The growing importance of emerging markets
Looking at emerging markets through the lens of globally listed public equities may understate their importance. Although emerging markets represent only 12% of global free float (as proxied by the MSCI ACWI IMI), they account for 24% of global full market cap, 39% of world GDP and 42% of global corporate revenues as of Feb. 28, 2019. The generally transformative effects of globalization on emerging markets and the changing role these markets play in the global economy can also be illustrated by the increasing share of revenue derived by global companies from emerging markets over the last 15 years.

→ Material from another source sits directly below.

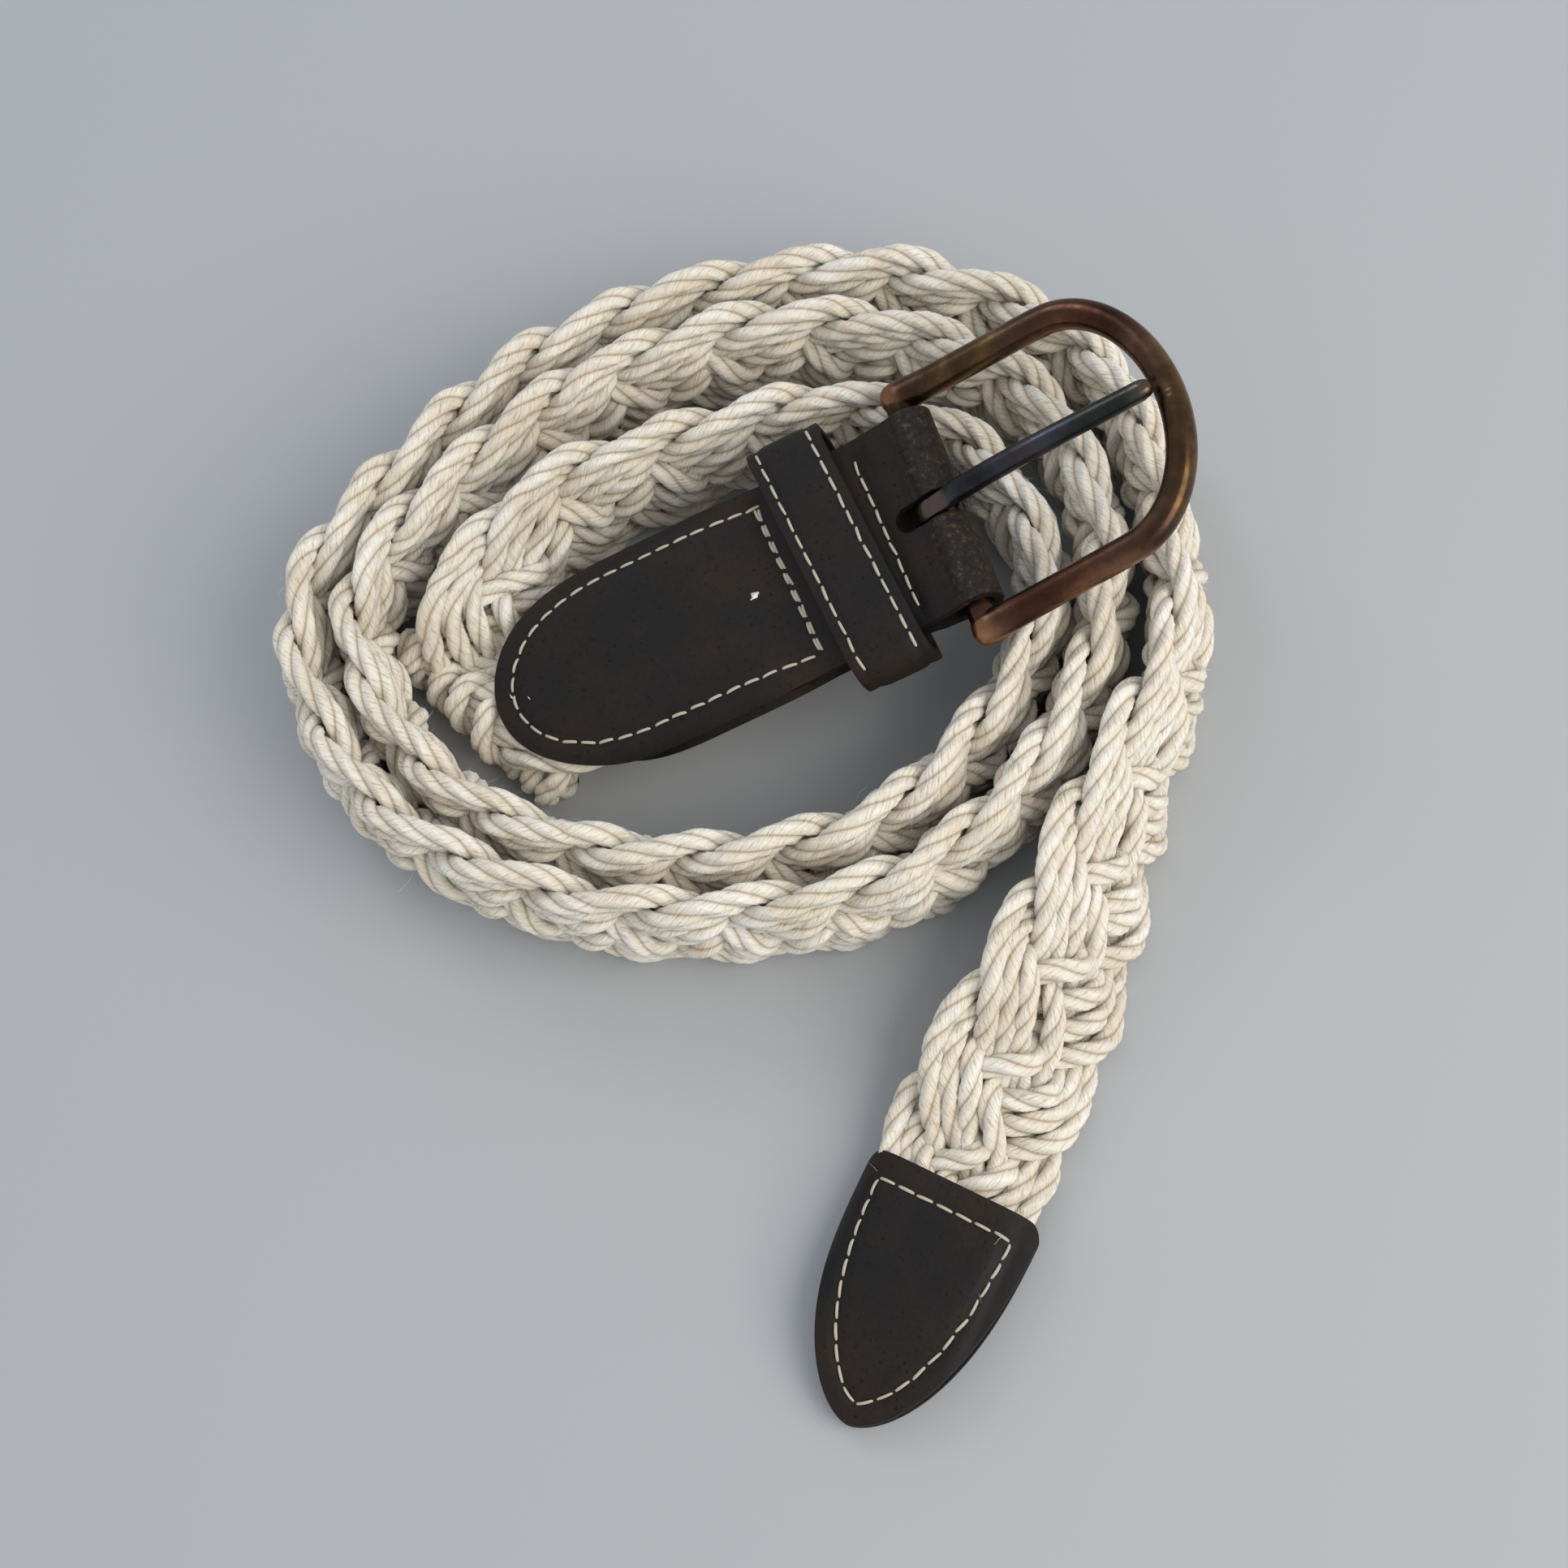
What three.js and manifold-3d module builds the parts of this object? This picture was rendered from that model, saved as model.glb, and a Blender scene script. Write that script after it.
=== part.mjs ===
// A plaited cotton belt with leather ends, lying coiled on edge.
// Units are millimetres, +Z is up and the belt rests on Z = 0.
// The plaited band leaves the leather buckle tab, folds under itself, stands on edge,
// goes round two and a half times and falls flat into the leather tip.

import * as THREE from 'three';
import { mergeVertices } from 'three/addons/utils/BufferGeometryUtils.js';
import Module from 'manifold-3d';

const wasm = await Module();
wasm.setup();

// Driving dimensions
const BAND = { width: 33, cord: 3.95, cordsPerStrand: 4, period: 58, cross: 2.15, step: 5.2, foldStep: 2.2 };
const STRAP = { width: 41, thick: 2.0, dEnd: 30, apex: 94.7, lowerApex: 87.5, pad: 3.8 };
const BAR = { x: 34, y: 40.7, z: 36.8, radius: 2.7, yaw: 18.7, tabSlope: 14.5, frameSlope: 22 };
const FRAME = { rod: 2.85, barHalf: 25.4, frontHalf: 24.6, arm: 30.7, depth: 48.4, lug: 3.0 };
const PRONG = { rod: 2.15, reach: 46.6, tipHeight: 4.5, loopThick: 2.0, loopWidth: 4.2 };
const KEEPER = { inner: 49.6, wide: 15, thick: 2.2, gap: 2.9, at: -20.5, round: 3.0 };
const TIP = { x: 33, y: -82.2, heading: 243, length: 47, halfWidth: 17.4, thick: 2.0, corner: 2.6 };
const SLOT = { halfWidth: 3.3, back: -9.6 };
const CLEAR = 0.36;

// The coil's centre, and the middle of the whole belt's outline, which is the origin
const COIL = { x: -8, y: 32 };
const ORIGIN = { x: -7.06, y: -10.76 };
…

Share of revenue from emerging markets increased
Data from Dec. 31, 2002, to Feb. 28, 2019
The chart shows that, at the beginning of 2003, corporate revenues from emerging markets represented less than 10% of global revenues. As many of these markets developed gradually and transitioned from low-end manufacturing to higher added-value economic activities and to domestic consumption, corporate revenues generated in these markets increased fourfold to over 40%.
The influence of large technology companies
Global markets became increasingly concentrated in recent years. Many new growth companies such as Uber and Airbnb remained private and continued to rely on private sources of funding for longer periods. At the same time, several large, publicly traded, technology companies attained dominant roles in terms of portfolio allocation and performance.

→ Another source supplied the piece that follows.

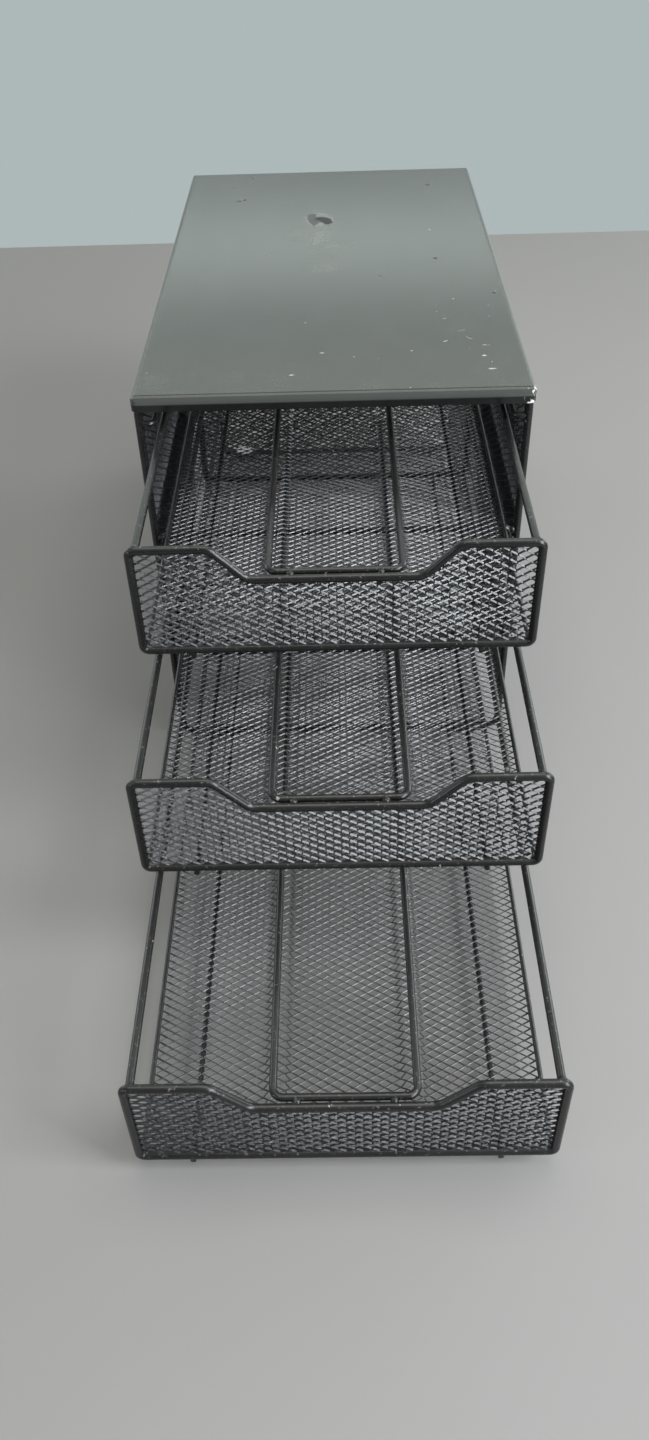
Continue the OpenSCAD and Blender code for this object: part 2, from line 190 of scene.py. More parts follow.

Tech stocks made outsized contributions to performance
Source: MSCI. Period from June 29, 2012, to Feb. 29, 2019
Metrics | U.S. | U.S. ex FAANG | China | China ex BAT |
---|---|---|---|---|
Total return (%) | 10.54% | 9.56% | 8.76% | 6% |
Data from Feb. 28, 2014, to Feb. 28, 2019.
FAANG stocks (Facebook Inc., Apple Inc., Amazon.com Inc., Netflix Inc. and Google LLC) and BAT stocks (Baidu Inc., Alibaba Group Holding Ltd. and Tencent Holdings Ltd.) are two well-known, albeit somewhat arbitrary, groupings that demonstrate this phenomenon. The five FAANG stocks accounted for over 10% of the U.S. public equity market as of Feb. 28, 2019. Excluding them from an indexed U.S. equity portfolio would have reduced the return by over 1% per year over the five years ended Feb. 28, 2019. The three BAT stocks made up over 30% of the MSCI China Index, and removing them from the index would have reduced performance by almost 3% annually, over the same five-year period. These statistics underline the critical importance of being aware of concentration risk in global equity portfolios.

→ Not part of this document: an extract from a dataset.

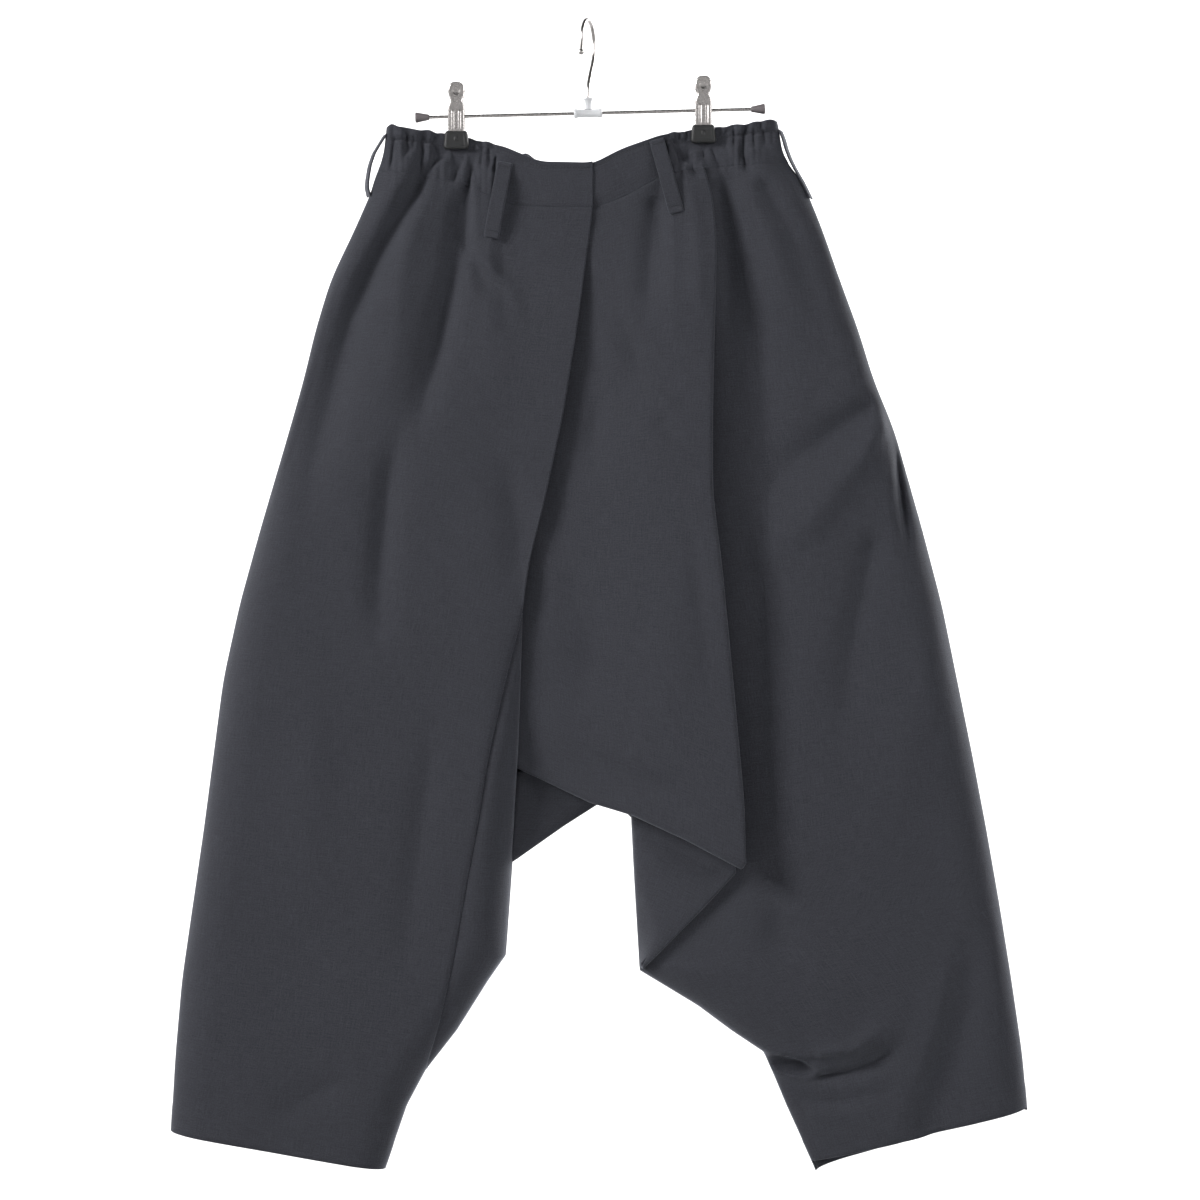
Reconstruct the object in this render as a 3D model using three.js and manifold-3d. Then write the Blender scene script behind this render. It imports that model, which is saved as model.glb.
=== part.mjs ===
// Drop-crotch wrap trousers, hanging by the waistband from a two-clip hanger.
// Millimetres, +Z up, the front faces -Y, and the wearer's right is at -X.
// The origin is the seat of the hook, the inner top of its bend.

import * as THREE from 'three';
import { mergeVertices } from 'three/addons/utils/BufferGeometryUtils.js';
import Module from 'manifold-3d';

const wasm = await Module();
wasm.setup();

// Cloth sizes
const WALL = 1.5;
const SEAM = 0.3;
const LAP = WALL + SEAM;
const HALF_SEAM = SEAM / 2;

// Side seams, from the waist to the hem: the half widths of the whole garment at each level
const SIDE_ROWS = [
  { z: -90, right: -184, left: 172 },
  { z: -98, right: -186, left: 175 },
  { z: -130, right: -191, left: 188 },
  { z: -159, right: -200, left: 202 },
  { z: -191, right: -214, left: 215 },
  { z: -237, right: -236, left: 231 },
  { z: -283, right: -250, left: 248 },
  { z: -329, right: -261, left: 262 },
  { z: -375, right: -274, left: 281 },
  { z: -467, right: -301, left: 307 },
  { z: -536, right: -320, left: 325 },
  { z: -605, right: -335, left: 339 },
  { z: -674, right: -344, left: 353 },
  { z: -743, right: -353, left: 366 },
  { z: -812, right: -363, left: 378 },
  { z: -881, right: -373, left: 389 },
  { z: -950, right: -379, left: 399 },
  { z: -1019, right: -383, left: 405 },
  { z: -1070, right: -385, left: 407 },
];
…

Geographical and size segments mattered
The MSCI ACWI IMI contained more than 9,000 stocks from 49 countries as of Feb. 28, 2019. Was exposure to all these countries and securities necessary to capture the full benefits of global investing? Limiting the opportunity set over the past 25 years would have affected the risk and performance characteristics of a global portfolio.
Effects of a limited investment universe
Omitting small-cap securities from a global equity portfolio represented by the MSCI ACWI IMI would have reduced performance by over 4% during the period from December 1994 to February 2019, depriving investors of the premium (over large-cap securities) offered historically by the segment. Omitting emerging markets altogether had an even more substantial impact on a global equity portfolio. Performance varied over different time periods, but for the entire period from December 1987 to February 2019 — the longest period for which we have consistent emerging-market index data — the MSCI Emerging Markets Index outperformed the MSCI World Index by almost 3% per year.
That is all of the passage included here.